La sala d’attesa – Dylan Dog

 

Leggo Dylan Dog da quando ero poco più che una bambina, il primo numero che comprai fu il numero 62 – I vampiri, su consiglio di un amico amante dei fumetti.

All’epoca Dylan Dog era un fenomeno di costume, se ne occupò perfino Umberto Eco e quell’uomo (oggi si direbbe ragazzo, infatti ha trentacinque anni) era un ideale, fuori dagli schemi, in qualche modo la confusione che c’era nelle storie, un misto di sociologia, soprannatuale, investigazione, horror era quello che brulicava nelle nostre menti adolescenziali.

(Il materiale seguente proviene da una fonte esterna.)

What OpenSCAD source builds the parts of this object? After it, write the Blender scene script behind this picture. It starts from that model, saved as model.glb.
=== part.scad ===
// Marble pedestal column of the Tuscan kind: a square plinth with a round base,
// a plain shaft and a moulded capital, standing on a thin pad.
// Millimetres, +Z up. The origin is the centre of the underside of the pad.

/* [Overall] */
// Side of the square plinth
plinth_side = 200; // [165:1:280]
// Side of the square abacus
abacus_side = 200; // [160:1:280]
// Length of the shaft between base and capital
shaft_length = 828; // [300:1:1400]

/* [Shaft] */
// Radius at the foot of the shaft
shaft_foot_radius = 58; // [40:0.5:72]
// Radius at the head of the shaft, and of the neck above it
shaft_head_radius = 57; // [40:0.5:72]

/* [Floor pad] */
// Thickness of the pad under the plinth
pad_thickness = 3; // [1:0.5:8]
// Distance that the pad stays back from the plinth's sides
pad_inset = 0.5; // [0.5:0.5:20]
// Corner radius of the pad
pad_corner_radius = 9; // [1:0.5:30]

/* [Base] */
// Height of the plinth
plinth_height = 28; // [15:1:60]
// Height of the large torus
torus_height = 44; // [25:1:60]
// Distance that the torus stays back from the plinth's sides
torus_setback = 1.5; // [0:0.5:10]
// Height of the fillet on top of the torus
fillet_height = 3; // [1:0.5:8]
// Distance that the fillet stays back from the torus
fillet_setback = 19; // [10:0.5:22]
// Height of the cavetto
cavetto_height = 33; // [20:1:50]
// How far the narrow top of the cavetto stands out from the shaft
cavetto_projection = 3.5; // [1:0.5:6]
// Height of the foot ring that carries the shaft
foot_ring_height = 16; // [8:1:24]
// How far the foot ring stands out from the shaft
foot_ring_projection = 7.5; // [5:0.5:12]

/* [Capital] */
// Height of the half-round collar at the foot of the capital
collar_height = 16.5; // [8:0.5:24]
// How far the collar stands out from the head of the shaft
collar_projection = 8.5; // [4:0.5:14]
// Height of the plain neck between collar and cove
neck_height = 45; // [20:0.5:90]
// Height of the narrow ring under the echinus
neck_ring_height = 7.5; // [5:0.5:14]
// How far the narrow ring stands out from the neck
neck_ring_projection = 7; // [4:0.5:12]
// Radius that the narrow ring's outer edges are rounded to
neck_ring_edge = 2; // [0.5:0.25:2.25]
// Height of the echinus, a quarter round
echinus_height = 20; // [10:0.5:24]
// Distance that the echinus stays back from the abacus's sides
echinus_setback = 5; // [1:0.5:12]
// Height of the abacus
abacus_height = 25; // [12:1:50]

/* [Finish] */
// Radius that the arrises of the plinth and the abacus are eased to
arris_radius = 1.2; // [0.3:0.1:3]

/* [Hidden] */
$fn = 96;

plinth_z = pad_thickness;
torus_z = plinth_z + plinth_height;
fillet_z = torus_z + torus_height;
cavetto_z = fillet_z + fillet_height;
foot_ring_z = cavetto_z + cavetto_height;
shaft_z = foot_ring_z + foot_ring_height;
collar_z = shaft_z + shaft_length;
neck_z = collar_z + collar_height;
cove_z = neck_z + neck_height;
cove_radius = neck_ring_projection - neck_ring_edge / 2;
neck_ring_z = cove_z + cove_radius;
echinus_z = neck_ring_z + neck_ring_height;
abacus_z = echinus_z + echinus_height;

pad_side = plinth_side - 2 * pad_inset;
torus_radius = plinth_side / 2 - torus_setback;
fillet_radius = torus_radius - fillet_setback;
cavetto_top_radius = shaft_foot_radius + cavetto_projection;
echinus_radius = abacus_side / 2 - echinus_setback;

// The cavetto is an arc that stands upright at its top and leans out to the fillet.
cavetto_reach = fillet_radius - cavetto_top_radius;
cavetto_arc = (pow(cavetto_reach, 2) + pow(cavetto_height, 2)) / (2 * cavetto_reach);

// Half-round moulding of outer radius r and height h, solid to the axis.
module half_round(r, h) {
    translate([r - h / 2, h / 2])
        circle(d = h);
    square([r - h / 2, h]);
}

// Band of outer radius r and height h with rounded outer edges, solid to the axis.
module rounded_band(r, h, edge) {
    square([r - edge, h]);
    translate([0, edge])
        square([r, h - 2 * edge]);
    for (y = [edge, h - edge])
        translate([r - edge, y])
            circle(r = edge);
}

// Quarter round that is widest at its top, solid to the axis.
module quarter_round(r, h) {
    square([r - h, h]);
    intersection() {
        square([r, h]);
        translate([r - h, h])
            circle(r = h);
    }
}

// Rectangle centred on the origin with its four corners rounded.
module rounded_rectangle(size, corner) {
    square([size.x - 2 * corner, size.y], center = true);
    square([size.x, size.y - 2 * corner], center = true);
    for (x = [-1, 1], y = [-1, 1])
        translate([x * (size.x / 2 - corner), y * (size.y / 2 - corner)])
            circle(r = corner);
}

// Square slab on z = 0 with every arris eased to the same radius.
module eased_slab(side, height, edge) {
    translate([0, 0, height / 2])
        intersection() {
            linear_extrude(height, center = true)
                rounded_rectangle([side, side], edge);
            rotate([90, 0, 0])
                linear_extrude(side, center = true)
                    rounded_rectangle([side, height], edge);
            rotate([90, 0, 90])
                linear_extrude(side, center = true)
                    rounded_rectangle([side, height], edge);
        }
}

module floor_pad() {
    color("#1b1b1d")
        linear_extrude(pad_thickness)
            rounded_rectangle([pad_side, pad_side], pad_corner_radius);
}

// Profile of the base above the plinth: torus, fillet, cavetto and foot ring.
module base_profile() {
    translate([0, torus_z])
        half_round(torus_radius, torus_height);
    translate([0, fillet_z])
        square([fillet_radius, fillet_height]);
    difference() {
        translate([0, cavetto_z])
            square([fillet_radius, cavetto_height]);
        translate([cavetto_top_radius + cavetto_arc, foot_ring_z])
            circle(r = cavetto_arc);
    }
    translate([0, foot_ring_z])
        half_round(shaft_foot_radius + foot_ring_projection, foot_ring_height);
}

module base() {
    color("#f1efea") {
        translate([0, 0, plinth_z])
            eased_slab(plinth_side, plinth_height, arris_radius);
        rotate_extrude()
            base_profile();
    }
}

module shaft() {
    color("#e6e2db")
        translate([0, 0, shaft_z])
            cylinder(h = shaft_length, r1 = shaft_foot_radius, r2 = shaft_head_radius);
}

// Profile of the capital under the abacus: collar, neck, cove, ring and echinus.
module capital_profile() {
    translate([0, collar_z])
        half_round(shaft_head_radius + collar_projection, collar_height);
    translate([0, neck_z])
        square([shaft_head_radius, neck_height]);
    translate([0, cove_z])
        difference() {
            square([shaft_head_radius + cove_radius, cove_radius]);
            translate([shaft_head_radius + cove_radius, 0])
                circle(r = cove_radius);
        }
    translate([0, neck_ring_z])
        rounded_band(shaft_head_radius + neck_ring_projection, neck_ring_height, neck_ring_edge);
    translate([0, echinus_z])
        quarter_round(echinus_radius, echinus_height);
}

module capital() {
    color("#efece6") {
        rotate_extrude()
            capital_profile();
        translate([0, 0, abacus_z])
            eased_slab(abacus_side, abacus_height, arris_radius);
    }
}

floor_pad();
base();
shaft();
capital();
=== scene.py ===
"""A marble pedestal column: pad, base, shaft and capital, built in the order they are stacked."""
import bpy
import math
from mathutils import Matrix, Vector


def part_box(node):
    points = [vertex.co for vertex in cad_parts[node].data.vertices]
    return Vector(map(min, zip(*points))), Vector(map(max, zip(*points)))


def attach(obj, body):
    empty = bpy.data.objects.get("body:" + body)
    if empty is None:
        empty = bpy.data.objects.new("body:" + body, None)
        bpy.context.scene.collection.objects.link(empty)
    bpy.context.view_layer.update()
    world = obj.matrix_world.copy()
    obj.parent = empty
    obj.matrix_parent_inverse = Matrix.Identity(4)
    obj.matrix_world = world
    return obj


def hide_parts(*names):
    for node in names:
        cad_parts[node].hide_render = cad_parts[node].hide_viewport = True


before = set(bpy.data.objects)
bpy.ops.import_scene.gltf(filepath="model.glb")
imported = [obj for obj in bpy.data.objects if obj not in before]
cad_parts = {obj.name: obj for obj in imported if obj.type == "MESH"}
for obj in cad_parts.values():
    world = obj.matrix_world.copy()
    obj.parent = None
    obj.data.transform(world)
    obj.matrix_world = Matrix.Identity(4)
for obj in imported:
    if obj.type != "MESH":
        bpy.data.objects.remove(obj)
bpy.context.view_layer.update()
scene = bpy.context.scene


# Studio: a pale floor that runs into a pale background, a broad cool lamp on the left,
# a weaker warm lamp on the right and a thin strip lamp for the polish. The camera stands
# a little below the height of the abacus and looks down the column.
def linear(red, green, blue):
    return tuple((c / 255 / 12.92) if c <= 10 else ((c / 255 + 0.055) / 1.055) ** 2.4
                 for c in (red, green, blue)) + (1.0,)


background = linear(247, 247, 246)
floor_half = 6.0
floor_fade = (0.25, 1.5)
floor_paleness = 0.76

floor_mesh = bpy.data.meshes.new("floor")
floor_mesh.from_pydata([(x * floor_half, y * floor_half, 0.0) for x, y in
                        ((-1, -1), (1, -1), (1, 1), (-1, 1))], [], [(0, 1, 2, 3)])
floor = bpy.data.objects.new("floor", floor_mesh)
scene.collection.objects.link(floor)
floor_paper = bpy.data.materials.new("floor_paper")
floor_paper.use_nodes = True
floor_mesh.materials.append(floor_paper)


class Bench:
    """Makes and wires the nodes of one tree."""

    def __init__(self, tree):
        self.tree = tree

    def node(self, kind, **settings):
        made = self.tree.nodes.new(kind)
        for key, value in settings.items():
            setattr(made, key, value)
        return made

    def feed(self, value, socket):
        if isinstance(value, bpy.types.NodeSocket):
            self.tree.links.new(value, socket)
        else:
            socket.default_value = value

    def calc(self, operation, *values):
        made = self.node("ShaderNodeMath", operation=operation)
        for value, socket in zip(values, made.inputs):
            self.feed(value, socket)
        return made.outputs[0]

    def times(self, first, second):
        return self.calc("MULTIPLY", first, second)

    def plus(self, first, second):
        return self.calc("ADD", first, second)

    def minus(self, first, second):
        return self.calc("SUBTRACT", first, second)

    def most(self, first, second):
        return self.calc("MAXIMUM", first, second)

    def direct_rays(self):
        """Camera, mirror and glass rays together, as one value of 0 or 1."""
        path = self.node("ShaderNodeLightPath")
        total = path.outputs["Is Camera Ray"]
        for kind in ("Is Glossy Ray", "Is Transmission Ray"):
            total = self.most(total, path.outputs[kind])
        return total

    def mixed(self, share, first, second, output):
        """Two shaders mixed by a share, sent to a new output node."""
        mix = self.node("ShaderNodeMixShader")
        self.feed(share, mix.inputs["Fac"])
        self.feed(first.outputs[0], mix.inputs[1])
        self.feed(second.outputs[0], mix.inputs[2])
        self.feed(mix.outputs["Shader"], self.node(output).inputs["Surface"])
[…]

Mi spiego perché lo abbia amato così tanto e mi spiego ancora meglio perché continui ad amarlo!

Sarà che la Londra in cui Dylan vive è sempre uguale a se stessa, anche se da qualche anno il nuovo curatore Roberto Recchioni ha svecchiato la location, sarà perché Dylan è sempre lui, non invecchia, non cambia la sua essenza, sarà perché i suoi ideali sono diventati i miei, fatto stà che non ho mai smesso di leggere le sue storie.

Ci sono stati momenti buoni, alcuni meno buoni (potrei citare delle storie che non valevano davvero il prezzo dell’albo), ma in questi ultimi anni devo dire che si sta facendo un lavoro davvero interessante.

Quello che si percepisce, seppure a piccolissimi passi è un disegno, albo dopo albo si ha la percezione di star camminando in una direzione ben precisa, non, come prima di Recchioni, di star girando intorno; Dylan evolve, rimanendo se stesso,ma affronta tematiche moderne, l’ultimo albo parla delle fake news  e lo fa con lo stesso spirito con cui si è affrontato il tema della vivisezione, del razzismo o della cattiva influenza che i fumetti/viodeogiochi violenti hanno sui ragazzi.

Quello che vi consiglio, però, non è un numero della serie regolare, ma l’ultimo Color Fest (una collana in cui si sperimentano colori, grafiche e avolte sceneggiature)

Lo consiglio perché è un buon compromesso tra il vecchio e il nuovo corso, una storia in cui si ha tensione e a tratti paura grazie alla sceneggiatura di Giovanni Barbieri e in cui le meravigliose matite di Giovanni Frighieri arricchite dai colori di Sergio Algozzino sono un paicere per gli occhi.